Observation data Epoch J2000 Equinox ICRS
- Constellation: Andromeda
- Right ascension: 01^{h} 04^{m} 35.53795^{s}
- Declination: +41° 17′ 57.7842″
- Apparent magnitude (V): 10.2 to 15.1

Characteristics
- Spectral type: pec(UG)
- B−V color index: −0.4556
- Variable type: UGZ

Astrometry
- Radial velocity (R_{v}): −12 km/s
- Proper motion (μ): RA: 3.293 mas/yr Dec.: −22.604 mas/yr
- Parallax (π): 5.0510±0.0269 mas
- Distance: 646 ± 3 ly (198 ± 1 pc)

Orbit
- Period (P): 5.075 hours

Details

White dwarf
- Mass: 0.8 M_{☉}
- Surface gravity (log g): 8.2 cgs
- Temperature: 40,000 - 45,000 K
- Rotational velocity (v sin i): 200 km/s

Donor star
- Surface gravity (log g): 4.5 cgs
- Temperature: 3,500 K
- Metallicity: +0.07
- Other designations: 2MASS J01043553+4117577, TYC 2807-1623-1

Database references
- SIMBAD: data

= RX Andromedae =

Cataclysmic variable star system in the constellation Andromeda

RX Andromedae is a variable star in the constellation of Andromeda.
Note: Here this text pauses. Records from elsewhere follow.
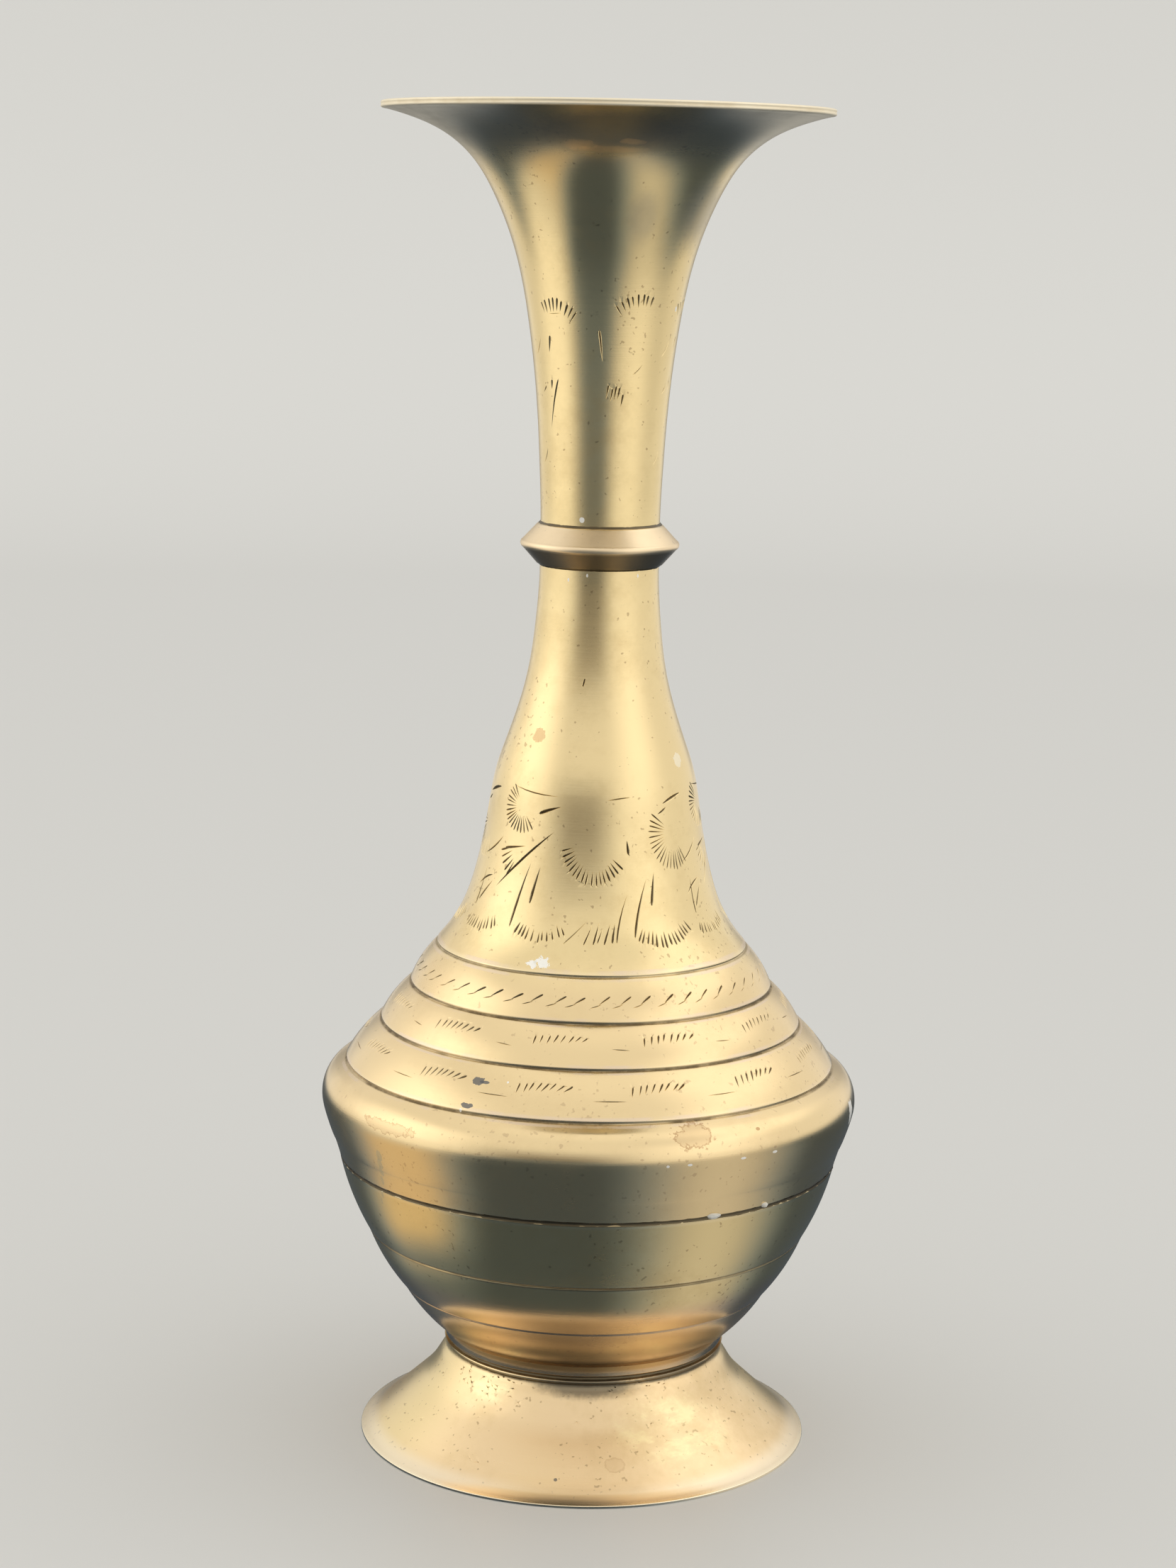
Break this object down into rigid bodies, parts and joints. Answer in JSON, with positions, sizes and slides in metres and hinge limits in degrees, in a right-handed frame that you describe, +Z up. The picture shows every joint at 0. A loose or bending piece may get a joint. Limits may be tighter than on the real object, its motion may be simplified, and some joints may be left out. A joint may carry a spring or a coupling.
{
  "type": "bud vase",
  "caption": "Slim brass bud vase with a flared trumpet mouth, a turned neck collar, a stepped engraved shoulder, a banded bowl and a conical foot, brazed together.",
  "frame": {"origin": "centre of the plane that the foot's rim stands on", "axes": "+Z up along the axis that the vase is turned about; X and Y are free, because the turned shape is round"},
  "size_m": [0.0824, 0.0824, 0.2044],
  "materials": {
    "brass": "satin, finely turned, slightly tarnished, with bright worn edges",
    "braze": "dull and darkened"
  },
  "bodies": {
    "root": {"trumpet_neck": "brass", "neck_collar": "brass", "shoulder_shell": "brass", "bowl_shell": "brass", "foot": "brass", "collar_braze_upper": "braze", "collar_braze_lower": "braze", "belly_seam_braze": "braze", "foot_braze": "braze"}
  },
  "joints": []
}
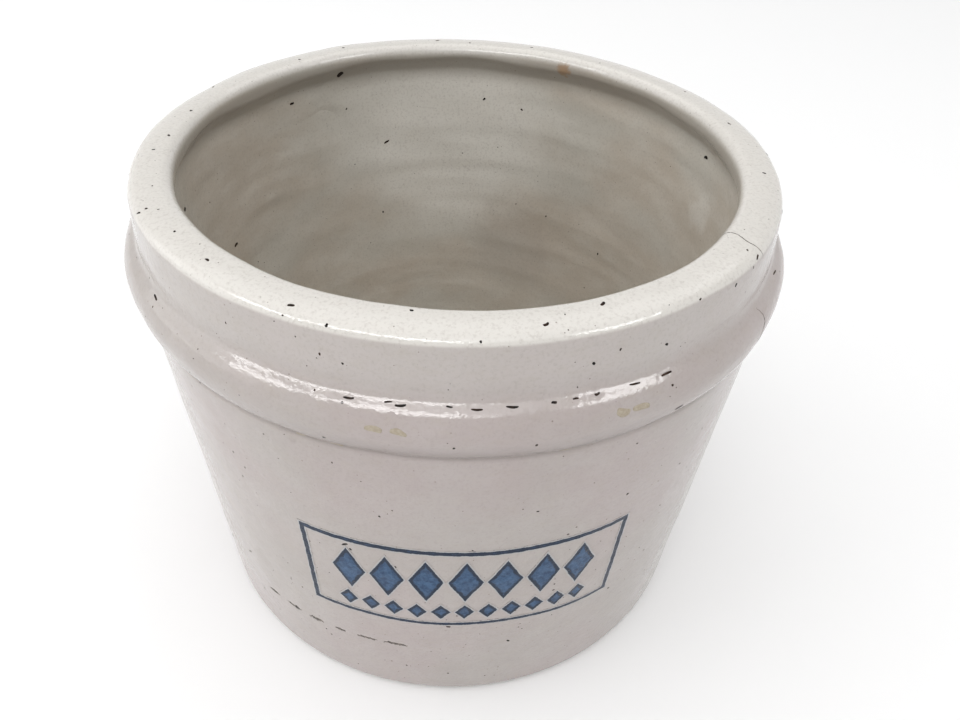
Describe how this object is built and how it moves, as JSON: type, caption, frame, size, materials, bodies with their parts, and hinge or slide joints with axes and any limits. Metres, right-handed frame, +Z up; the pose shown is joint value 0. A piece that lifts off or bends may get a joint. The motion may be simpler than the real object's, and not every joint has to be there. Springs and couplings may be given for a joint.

Although it is classified as a dwarf nova of the Z Camelopardalis (UGZ) type, it has shown low-luminosity periods typical of VY Sculptoris stars. However, for most of the time it varies from an apparent visual magnitude of 15.1 at minimum brightness to a magnitude of 10.2 at maximum brightness, with a period of approximately 13 days.

==System==
RX Andromedae is a cataclysmic variable system, where a white dwarf with a mass of 0.8 and an M2 main sequence star are rotating around their center of mass. The main sequence star is overfilling its Roche lobe, so the white dwarf is stripping away matter from the companion star and accreting it through an accretion disk.

==Variability==
In 1904, English amateur astronomer Arthur Stanley Williams discovered RX Amdromedae, and he observed it visually (with a 6.5 inch reflector) from late 1904 until early 1905. He initially believed it to be a Cepheid variable, but after examining images of the star on photographic plates dating back to late 1899, he concluded it was a U Geminorum variable. He published its variable star designation in 1906.

Like the Z Camelopardalis variables, RX Andromedae shows some periods of roughly constant luminosity and others where its brightness oscillates between a magnitude of 10.2 at its maximum and one of 15.1 at its minimum. However, between 1996 and 1997 it was stuck at its minimum brightness like cataclysmic variables of VY Sculptoris type, before going back to the usual behaviour. This places RX Andromedae in a transitional state between those two kind of objects. The white dwarf and its accretion disk seems to be entirely responsible for this variability, and it's driven by changes in the accretion rate of the white dwarf.

==Spectrum==
RX Andromedae has been extensively studied in optical and ultraviolet. It's also one of the few dwarf nova systems that have been detected at radio wavelengths.